» **Work instructions**
Copy down all of the data underneath, exactly as shown.

» **Data extract**
(begin)

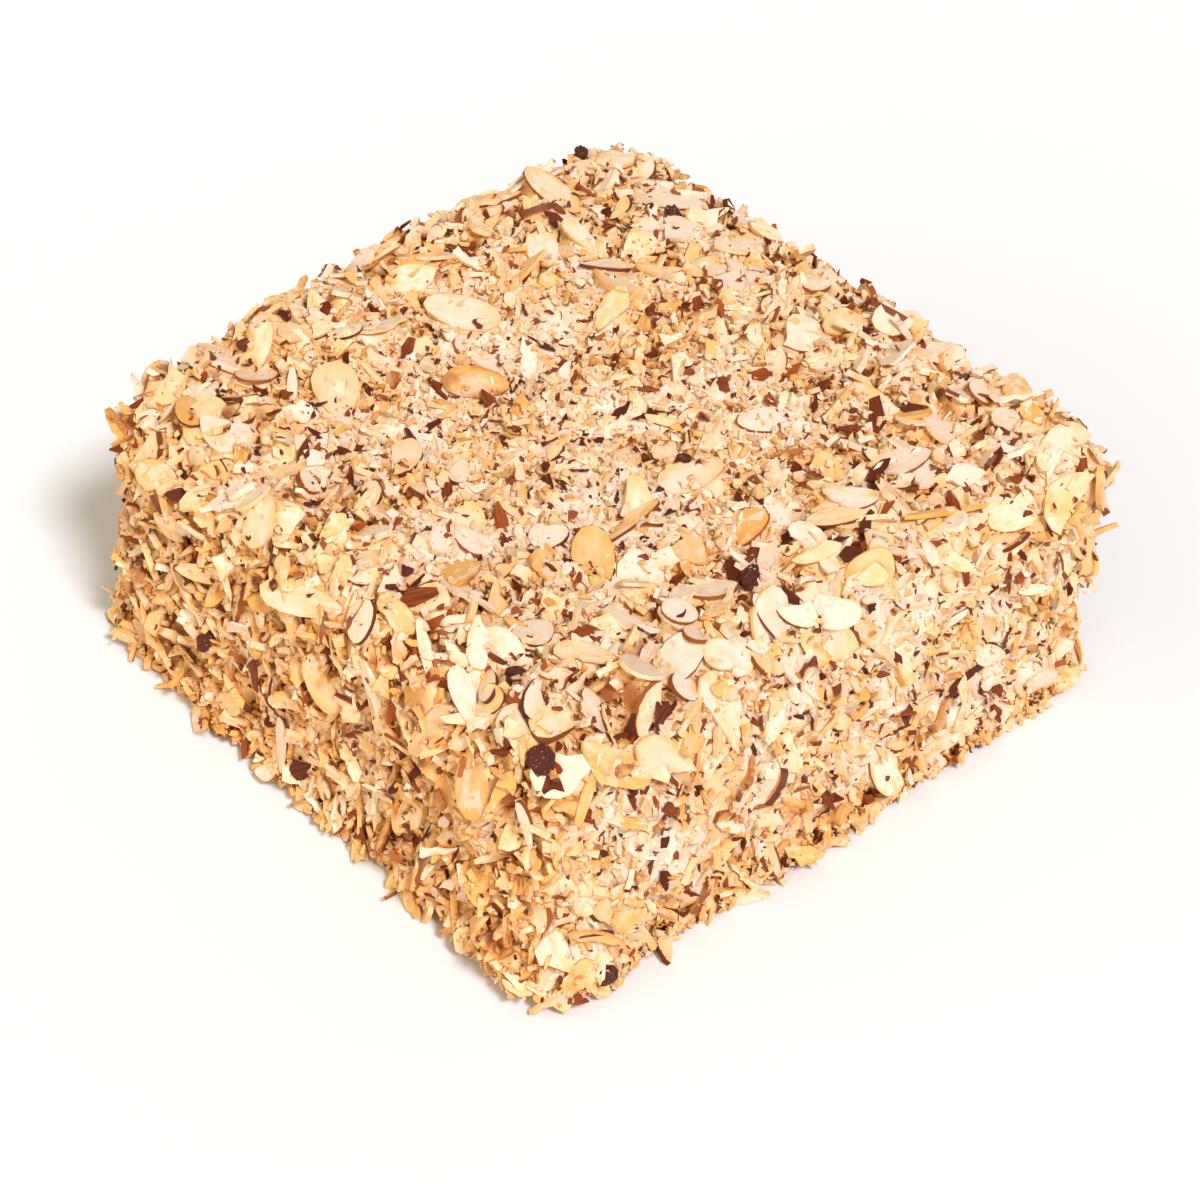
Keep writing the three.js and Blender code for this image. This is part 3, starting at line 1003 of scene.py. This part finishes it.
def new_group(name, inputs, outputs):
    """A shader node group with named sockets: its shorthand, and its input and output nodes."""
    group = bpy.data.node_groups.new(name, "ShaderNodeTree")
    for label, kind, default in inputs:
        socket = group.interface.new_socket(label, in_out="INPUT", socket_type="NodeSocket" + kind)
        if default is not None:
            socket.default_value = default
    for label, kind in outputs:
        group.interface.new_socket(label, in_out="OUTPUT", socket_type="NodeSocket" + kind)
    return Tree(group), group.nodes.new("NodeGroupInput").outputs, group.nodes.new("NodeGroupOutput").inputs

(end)

» **Final result**
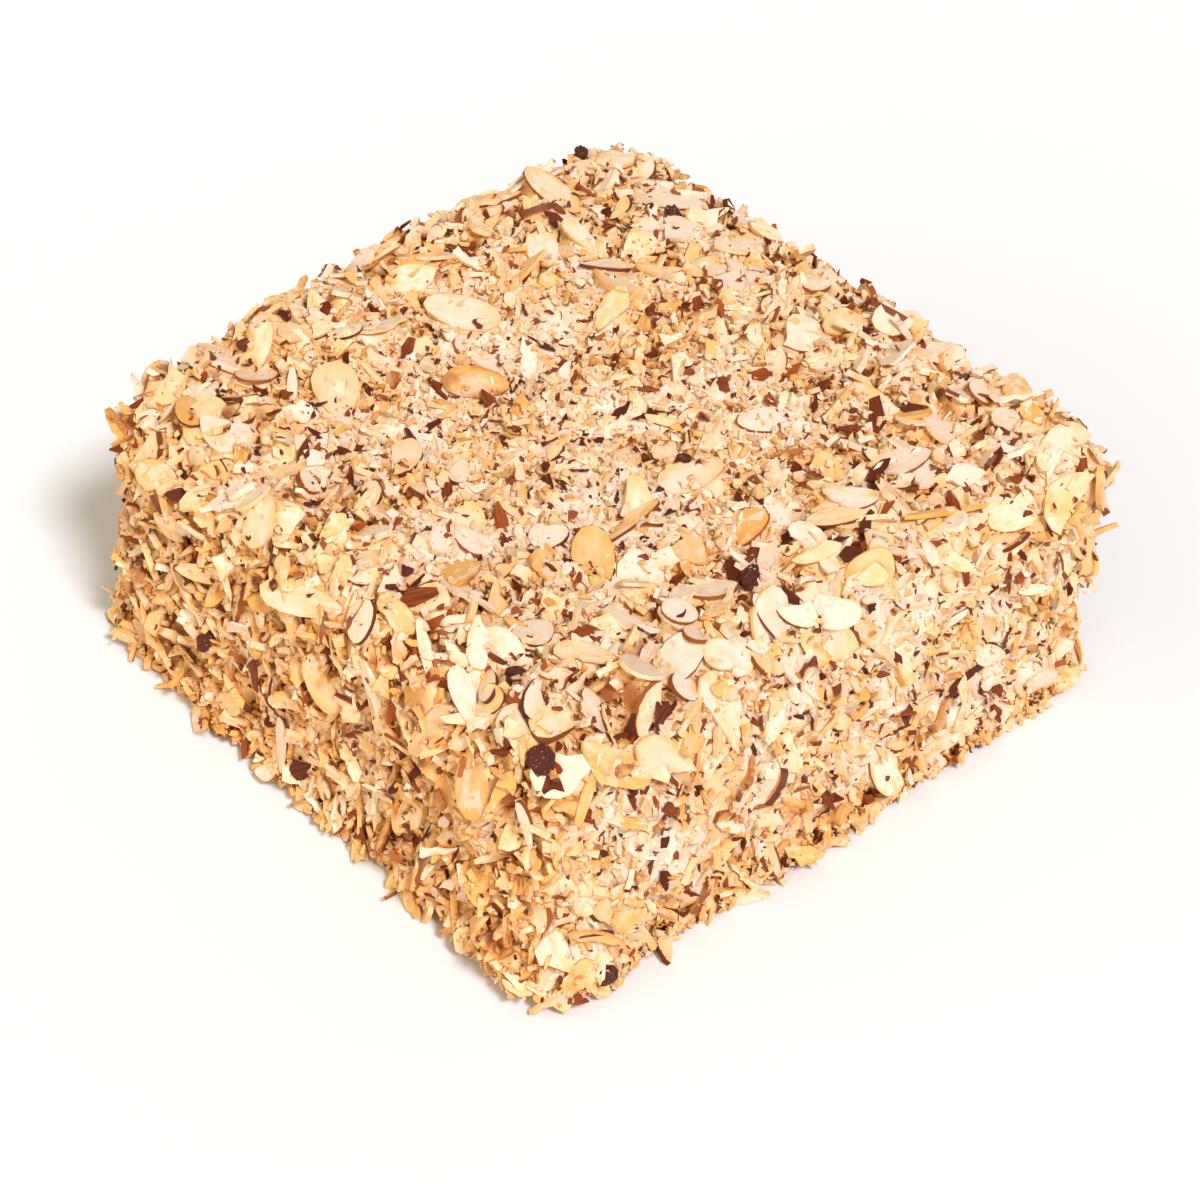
Keep writing the three.js and Blender code for this image. This is part 3, starting at line 1003 of scene.py. This part finishes it.
def new_group(name, inputs, outputs):
    """A shader node group with named sockets: its shorthand, and its input and output nodes."""
    group = bpy.data.node_groups.new(name, "ShaderNodeTree")
    for label, kind, default in inputs:
        socket = group.interface.new_socket(label, in_out="INPUT", socket_type="NodeSocket" + kind)
        if default is not None:
            socket.default_value = default
    for label, kind in outputs:
        group.interface.new_socket(label, in_out="OUTPUT", socket_type="NodeSocket" + kind)
    return Tree(group), group.nodes.new("NodeGroupInput").outputs, group.nodes.new("NodeGroupOutput").inputs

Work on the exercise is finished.